Short description: MacBreaker helps you quickly identify whether a macOS binary looks malicious. It provides a short, explainable verdict plus a small set of supporting signals so you can triage samples fast.
- Project: MacBreaker
- Maintainers / Contributors: Nadav Cohen, Ofek Bar Shalom
| Filename | Description |
|---|---|
app/api/static/index.html |
Web UI for uploading binaries and viewing results |
app/api/static/stats.html |
Simple analytics page (processing time vs file size) |
app/api/main.py |
FastAPI server and API endpoints |
app/worker/worker.py |
Background analyzer that extracts features and runs the model |
ml_pipeline/extract_features.py |
Script to build a CSV dataset from raw samples |
ml_pipeline/train_model.py |
Train the RandomForest model used for detection |
data/dataset.csv |
Example dataset used to train the model |
temp_uploads/ |
Uploads and analysis JSON reports (runtime output) |
docker-compose.yml |
Launches the web server, Redis, and worker (recommended) |
tests/stress_test.py |
Simple script to send multiple upload requests for testing |
- Accepts binary files and performs a fast static inspection.
- Runs a machine-learning model that outputs MALWARE or BENIGN, along with human-friendly indicators (number of imports, suspicious functions, entropy, signature presence, etc.).
- Stores a small JSON report per analysis so you can review results later.
- Recommended (isolated and easiest):
docker-compose up --build
# Open http://localhost:8000 in your browser and upload a binary- Minimal API test (useful for quick checks):
curl -F "file=@/path/to/your/sample" http://localhost:8000/upload
# You'll get a task_id — check results with:
curl http://localhost:8000/results/<task_id>A JSON result contains:
task_id,filename,status(Processing/Completed)prediction:MALWAREorBENIGN- small set of supporting measurements
This is designed so you can quickly sort, triage, or annotate results in your own workflows.

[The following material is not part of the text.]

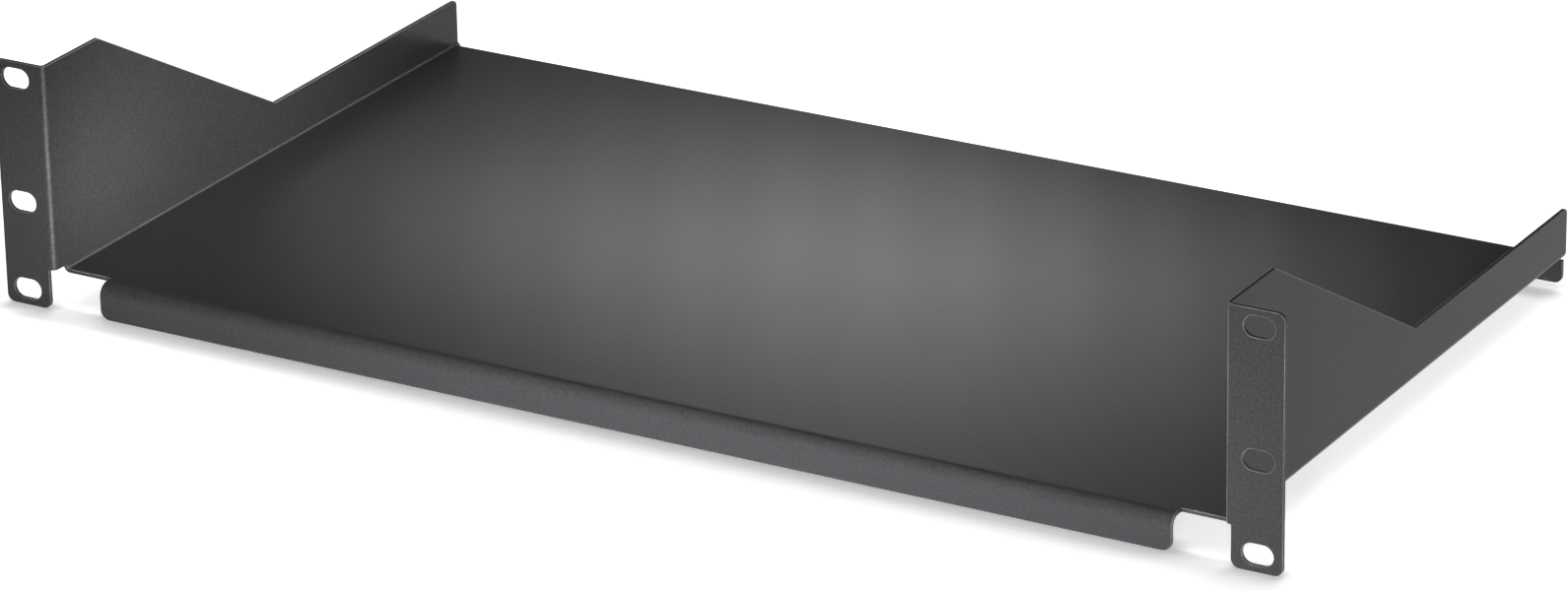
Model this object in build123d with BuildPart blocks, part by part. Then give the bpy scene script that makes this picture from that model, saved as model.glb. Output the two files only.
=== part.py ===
from build123d import *
import os

# Fixed shelf for a 19 inch rack, two rack units tall, folded from one steel sheet.
# X runs across the rack, Y from the room towards the back, and Z up. The origin is at
# the middle of the shelf's width and depth, level with the ears' bottom edges. Sizes
# are in millimetres.

# Sheet and folds
sheet = 1.5                   # thickness of the steel
fold_radius = 1.0             # inside radius of the wall, ear and rear folds
front_fold_radius = 3.0       # inside radius of the softer front fold
slit = 0.3                    # width of the slits between neighbouring folds

# Rack ears
panel_width = 482.6           # across both ears
panel_height = 88.1           # two rack units, less the clearance to the next panel
ear_corner_radius = 3.0
slot_length = 11.0
slot_width = 7.2
slot_to_edge = 8.75           # from the ear's outer edge to the slot centres
slot_to_end = 5.95            # from the ear's top or bottom to the nearest slot centre
middle_slot_rise = 31.75      # from the lowest slot centre to the middle one

# Tray
ear_projection = 19.05        # from the wall's outer face to the ear's outer edge
shelf_depth = 254.0           # from the ears' front faces to the rear lip's back face
deck_height = 13.0            # top of the deck above the ears' bottom edges
deck_setback = 7.0            # deck's front edge, beside the front lip, behind the ears
low_wall = 17.0               # height of the wall's low rear part above the deck
wall_shoulder = 32.0          # full-height part of the wall, from the ears' front faces
wall_slope = 103.0            # run of the sloping part behind it
wall_corner_radius = 2.0      # top rear corner of the wall

# Lips
front_lip_inset = 19.5        # end of the front lip inside the wall's outer face
front_lip_drop = 12.5         # from the deck's top to the front lip's bottom edge
front_lip_corner_radius = 3.5
rear_lip_inset = 0.7          # end of the rear lip inside the wall's outer face
rear_lip_drop = 10.5          # from the deck's top to the rear lip's bottom edge
rear_lip_corner_radius = 3.0

# Across the shelf
fold_outside = fold_radius + sheet
wall_outer = panel_width / 2 - ear_projection
wall_inner = wall_outer - sheet
deck_fold_line = wall_outer - fold_outside      # where the flat deck turns up
ear_fold_line = wall_inner + fold_outside       # where the flat ear begins
ear_width = panel_width / 2 - ear_fold_line
slot_centre = panel_width / 2 - slot_to_edge
front_lip_end = wall_outer - front_lip_inset
rear_lip_end = wall_outer - rear_lip_inset

# Along the shelf
front = -shelf_depth / 2                        # front faces of the ears and front lip
back = shelf_depth / 2
front_fold_outside = front_fold_radius + sheet
front_fold_line = front + front_fold_outside    # where the flat deck turns down
deck_front = front + deck_setback
rear_fold_line = back - fold_outside

# Up the shelf
deck_underside = deck_height - sheet
wall_fold_line = deck_underside + fold_outside  # where the flat wall begins
wall_bottom = wall_fold_line + slit             # free lower edge by the ear
low_wall_top = deck_height + low_wall
front_lip_top = deck_height - front_fold_outside
front_lip_bottom = deck_height - front_lip_drop
rear_lip_top = deck_height - fold_outside
rear_lip_bottom = deck_height - rear_lip_drop
slot_heights = [
    slot_to_end,
    slot_to_end + middle_slot_rise,
    panel_height - slot_to_end,
]

with BuildPart() as shelf:
    # Deck with the folds that carry the walls: a U-shaped section, drawn along its
    # outer face and thickened inwards
    with BuildSketch(Plane.XZ.offset(-deck_front)):
        with BuildLine():
            FilletPolyline(
                (-wall_outer, wall_bottom),
                (-wall_outer, deck_underside),
                (wall_outer, deck_underside),
                (wall_outer, wall_bottom),
                radius=fold_outside,
            )
            offset(amount=sheet, side=Side.LEFT)
        make_face()
    extrude(amount=deck_front - back)

    # The flat deck stops where the rear fold begins
    with BuildSketch(Plane.XY.offset(deck_underside)):
        with Locations((0, rear_fold_line)):
            Rectangle(2 * deck_fold_line, fold_outside, align=(Align.CENTER, Align.MIN))
    extrude(amount=sheet, mode=Mode.SUBTRACT)

    # Walls with the folds into the ears: a section seen from above, drawn along the
    # face that looks to the middle of the shelf and thickened outwards
    with BuildSketch(Plane.XY.offset(wall_bottom)):
        with BuildLine():
            wall = Line((wall_inner, back), (wall_inner, front + fold_outside))
            TangentArc(wall @ 1, (ear_fold_line, front), tangent=wall % 1)
            offset(amount=sheet, side=Side.LEFT)
        make_face()
        mirror(about=Plane.YZ)
    extrude(amount=panel_height - wall_bottom)

    # Each wall keeps its full height behind the ear, slopes down and runs on low
    with BuildSketch(Plane.YZ):
        with BuildLine():
            Polyline(
                (front + wall_shoulder, panel_height),
                (front + wall_shoulder + wall_slope, low_wall_top),
                (back, low_wall_top),
                (back, panel_height),
                close=True,
            )
        make_face()
    extrude(amount=wall_outer, both=True, mode=Mode.SUBTRACT)
    rear_wall_corners = (
        shelf.edges()
        .filter_by(Axis.X)
        .filter_by_position(Axis.Z, low_wall_top, low_wall_top)
        .group_by(Axis.Y)[-1]
    )
    fillet(rear_wall_corners, radius=wall_corner_radius)

    # Ears: every corner is rounded but the one that runs on into the fold
    with BuildSketch(Plane.XZ.offset(-front)) as ear:
        with Locations((ear_fold_line, 0)):
            Rectangle(ear_width, panel_height, align=Align.MIN)
        corners = ear.vertices().sort_by_distance((ear_fold_line, panel_height))
        fillet(corners[1:], radius=ear_corner_radius)
        with Locations([(slot_centre, height) for height in slot_heights]):
            SlotOverall(slot_length, slot_width, mode=Mode.SUBTRACT)
        mirror(about=Plane.YZ)
    extrude(amount=-sheet)

    # Front fold: from the deck's front edge over the softer radius
    with BuildSketch(Plane.YZ):
        with BuildLine():
            deck_edge = Line((deck_front, deck_height), (front_fold_line, deck_height))
            TangentArc(deck_edge @ 1, (front, front_lip_top), tangent=deck_edge % 1)
            offset(amount=sheet, side=Side.LEFT)
        make_face()
    extrude(amount=front_lip_end, both=True)

    # Front lip, flush with the front faces of the ears
    with BuildSketch(Plane.XZ.offset(-front)) as front_lip:
        with Locations((0, front_lip_top)):
            Rectangle(
                2 * front_lip_end,
                front_lip_top - front_lip_bottom,
                align=(Align.CENTER, Align.MAX),
            )
        fillet(front_lip.vertices().group_by(Axis.Y)[0], radius=front_lip_corner_radius)
    extrude(amount=-sheet)

    # Rear fold, freed by a slit at each end from the folds under the walls
    with BuildSketch(Plane.YZ):
        with BuildLine():
            TangentArc(
                (rear_fold_line, deck_height), (back, rear_lip_top), tangent=(1, 0)
            )
            offset(amount=sheet, side=Side.RIGHT)
        make_face()
    extrude(amount=deck_fold_line - slit, both=True)

    # Rear lip: its ends rise beside the rear fold and follow the folds of the walls
    with BuildSketch(Plane.XZ.offset(-back)) as rear_lip:
        with Locations((0, rear_lip_bottom)):
            Rectangle(
                2 * rear_lip_end,
                wall_fold_line - rear_lip_bottom,
                align=(Align.CENTER, Align.MIN),
            )
        fillet(rear_lip.vertices().group_by(Axis.Y)[0], radius=rear_lip_corner_radius)
        with Locations((0, rear_lip_top)):
            Rectangle(
                2 * deck_fold_line,
                wall_fold_line - rear_lip_top,
                align=(Align.CENTER, Align.MIN),
                mode=Mode.SUBTRACT,
            )
        with Locations(
            (-deck_fold_line, wall_fold_line), (deck_fold_line, wall_fold_line)
        ):
            Circle(fold_outside + slit, mode=Mode.SUBTRACT)
    extrude(amount=sheet)

shelf.part.label = "rack_shelf"

os.makedirs("parts", exist_ok=True)
export_step(shelf.part, "parts/rack_shelf.step")
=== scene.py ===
"""Finished look of the rack shelf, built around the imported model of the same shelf.

The shelf is one sheet of steel, so it is drawn here the way that it is made: a flat
blank with its outline and slots, carried over its folds, with rounded edges all round
and a black powder coat. Lengths are in millimetres until a mesh is written.
"""

import logging
import math
from dataclasses import dataclass, field
from enum import Enum

import bpy
import numpy as np
from mathutils import Matrix, Vector
from mathutils.geometry import delaunay_2d_cdt


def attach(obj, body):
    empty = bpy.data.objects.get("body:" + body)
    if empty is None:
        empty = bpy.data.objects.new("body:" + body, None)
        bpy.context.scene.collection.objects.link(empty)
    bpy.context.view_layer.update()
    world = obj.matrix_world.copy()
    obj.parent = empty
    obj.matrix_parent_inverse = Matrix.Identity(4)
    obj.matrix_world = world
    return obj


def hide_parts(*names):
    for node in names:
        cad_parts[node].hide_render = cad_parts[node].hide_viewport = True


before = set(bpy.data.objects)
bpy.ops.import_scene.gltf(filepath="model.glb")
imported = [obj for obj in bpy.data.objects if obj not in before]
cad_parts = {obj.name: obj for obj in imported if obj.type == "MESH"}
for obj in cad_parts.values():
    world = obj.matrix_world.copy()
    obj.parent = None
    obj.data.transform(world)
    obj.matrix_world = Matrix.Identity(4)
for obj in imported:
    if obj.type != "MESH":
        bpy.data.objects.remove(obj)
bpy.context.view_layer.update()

log = logging.getLogger("rack_shelf")

MM = 0.001
BODY = "root"
NODE = "rack_shelf"

# How far the blank's grid keeps off the corners of an outline, in millimetres. Inside
# the outline it keeps twice as far off.
GRID_CLEARANCE = 0.12

# Tolerances in the blank, in millimetres: two points are one, a point lies on a line, a
# point lies clear of a line's end, two triangles share a point, a length is nought.
SAME_POINT = 1e-4
ON_LINE = 1e-5
LINE_MARGIN = 1e-3
SHARED_POINT = 1e-7
TINY = 1e-9

# Blender's noise lies between these, but for rare peaks.
NOISE_RANGE = {"From Min": 0.3, "From Max": 0.7}


def linear(colour: str) -> tuple[float, float, float, float]:
    """Turns an sRGB hex colour into the linear RGBA that a shader takes.

    Args:
        colour: The colour as it looks, such as "#808080".

    Returns:
        Linear red, green and blue, and full opacity.
    """
    srgb = [int(colour[i : i + 2], 16) / 255 for i in (1, 3, 5)]
    red, green, blue = (
        c / 12.92 if c <= 0.04045 else ((c + 0.055) / 1.055) ** 2.4 for c in srgb
    )
    return red, green, blue, 1.0


def add_node(
    tree: bpy.types.NodeTree,
    kind: str,
    inputs: dict[str | int, object] | None = None,
    **settings: object,
) -> bpy.types.Node:
    """Adds a shader node with its settings, values and links.

    Args:
        tree: The node tree that takes the node.
        kind: The node's type, without its "ShaderNode" prefix.
        inputs: For each input, by name or number, a value or the output to link.
        **settings: The node's own properties.

    Returns:
        The new node.
    """
    node = tree.nodes.new("ShaderNode" + kind)
    for name, value in settings.items():
        setattr(node, name, value)
    for socket, value in (inputs or {}).items():
        if isinstance(value, bpy.types.NodeSocket):
            tree.links.new(value, node.inputs[socket])
        else:
            node.inputs[socket].default_value = value
    return node


class Turn(Enum):
    """Which way a flange turns, seen from the sheet's upper face."""

    TOWARDS = -1.0
    AWAY = 1.0


@dataclass(frozen=True)
class Fold:
    """One quarter-turn fold.

    Attributes:
        start: Distance along the sheet at which the fold begins.
        radius: Radius of the sheet's upper face in the fold.
        turn: Which way the flange turns.
        room: Length that the fold takes up in the blank. It is more than the real
            arc, so that neighbouring flanges never overlap in the blank.
    """

    start: float
    radius: float
    turn: Turn
    room: float

    @property
    def end(self) -> float:
        """Distance along the sheet at which the flange begins."""
        return self.start + self.room

    def angle(self, run: np.ndarray) -> np.ndarray:
        """Angle turned at each distance along the sheet, in radians."""
        return np.clip((run - self.start) / self.room, 0, 1) * math.pi / 2

    def carry(
        self, run: np.ndarray, depth: np.ndarray | float
    ) -> tuple[np.ndarray, np.ndarray]:
        """Carries points of the blank over the fold.

        Before the fold a point stays where it is. In the fold it goes round a circle
        whose radius is the upper face's, less or plus the depth. After the fold the
        rest of the run counts along the flange.

        Args:
            run: Distances along the sheet.
            depth: Distances below the sheet's upper face.

        Returns:
            Distances along the unfolded part, and at right angles to it, counted
            down from its upper face.
        """
        angle = self.angle(run)
        radius = self.radius - self.turn.value * depth
        after = np.maximum(run - self.end, 0)
        along = np.minimum(run, self.start) + radius * np.sin(angle)
        down = self.turn.value * (self.radius - radius * np.cos(angle) + after)
        return along, down

    def steps(self, count: int) -> np.ndarray:
        """Distances along the sheet that divide the fold into equal angles."""
        return np.linspace(self.start, self.end, count + 1)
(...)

- The project uses Redis as a job queue for background analysis (default port 6379).
- The server listens on port 8000 by default.
- The model file is expected at
app/models/malware_model.pkl(if present the worker will use it).
This code is provided for research and educational use only. Do not analyze unknown samples on production machines, use VMs, containers, or isolated lab systems. Do not use this project to attack or analyze systems you do not own or have permission to test.